##### MATERIAL
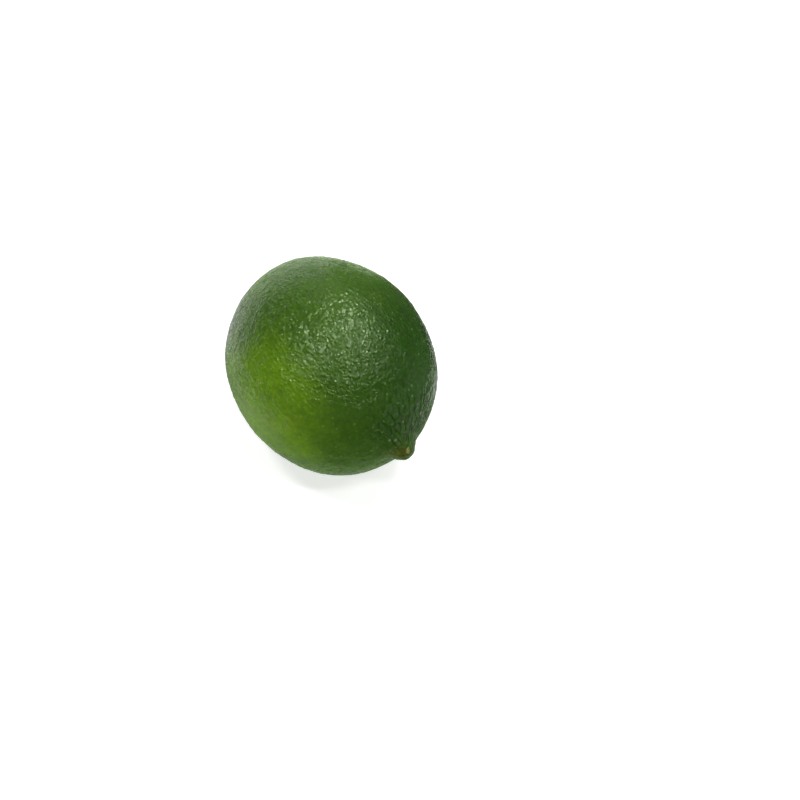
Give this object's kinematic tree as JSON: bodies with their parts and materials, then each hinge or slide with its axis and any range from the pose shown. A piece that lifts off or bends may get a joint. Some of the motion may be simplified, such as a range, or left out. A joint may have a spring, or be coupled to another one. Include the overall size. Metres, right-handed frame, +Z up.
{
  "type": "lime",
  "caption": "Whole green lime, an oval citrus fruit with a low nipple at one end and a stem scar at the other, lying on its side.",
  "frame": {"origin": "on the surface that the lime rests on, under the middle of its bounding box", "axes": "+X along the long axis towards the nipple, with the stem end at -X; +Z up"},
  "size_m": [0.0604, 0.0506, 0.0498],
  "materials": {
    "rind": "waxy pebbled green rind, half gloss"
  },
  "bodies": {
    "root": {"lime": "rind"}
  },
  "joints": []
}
##########
* STATED EXERCISE: Your task is to output all of the data above word for word.

* RESPONSE BELOW:
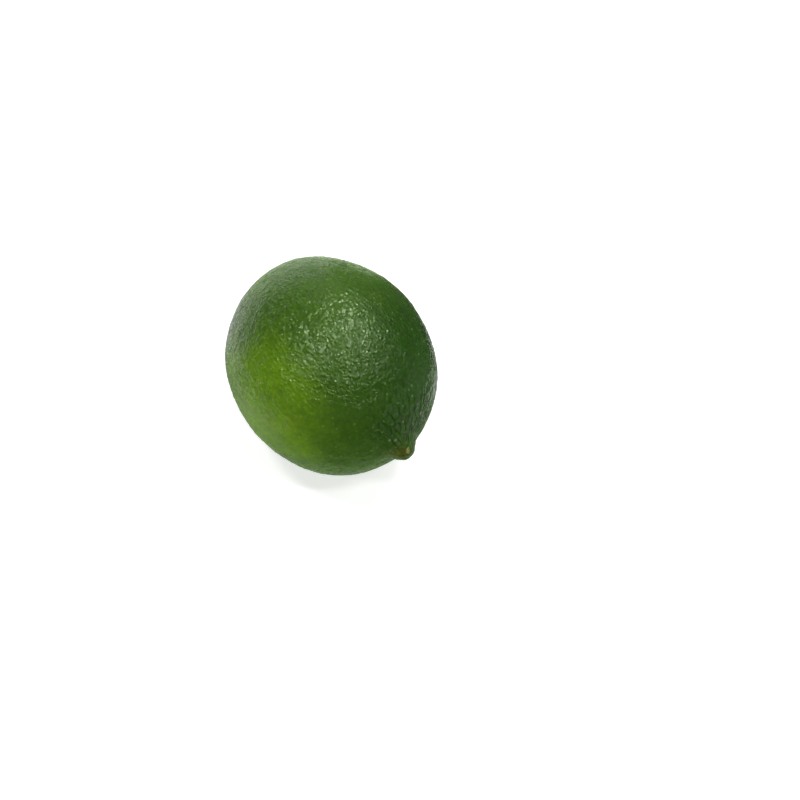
Give this object's kinematic tree as JSON: bodies with their parts and materials, then each hinge or slide with its axis and any range from the pose shown. A piece that lifts off or bends may get a joint. Some of the motion may be simplified, such as a range, or left out. A joint may have a spring, or be coupled to another one. Include the overall size. Metres, right-handed frame, +Z up.
{
  "type": "lime",
  "caption": "Whole green lime, an oval citrus fruit with a low nipple at one end and a stem scar at the other, lying on its side.",
  "frame": {"origin": "on the surface that the lime rests on, under the middle of its bounding box", "axes": "+X along the long axis towards the nipple, with the stem end at -X; +Z up"},
  "size_m": [0.0604, 0.0506, 0.0498],
  "materials": {
    "rind": "waxy pebbled green rind, half gloss"
  },
  "bodies": {
    "root": {"lime": "rind"}
  },
  "joints": []
}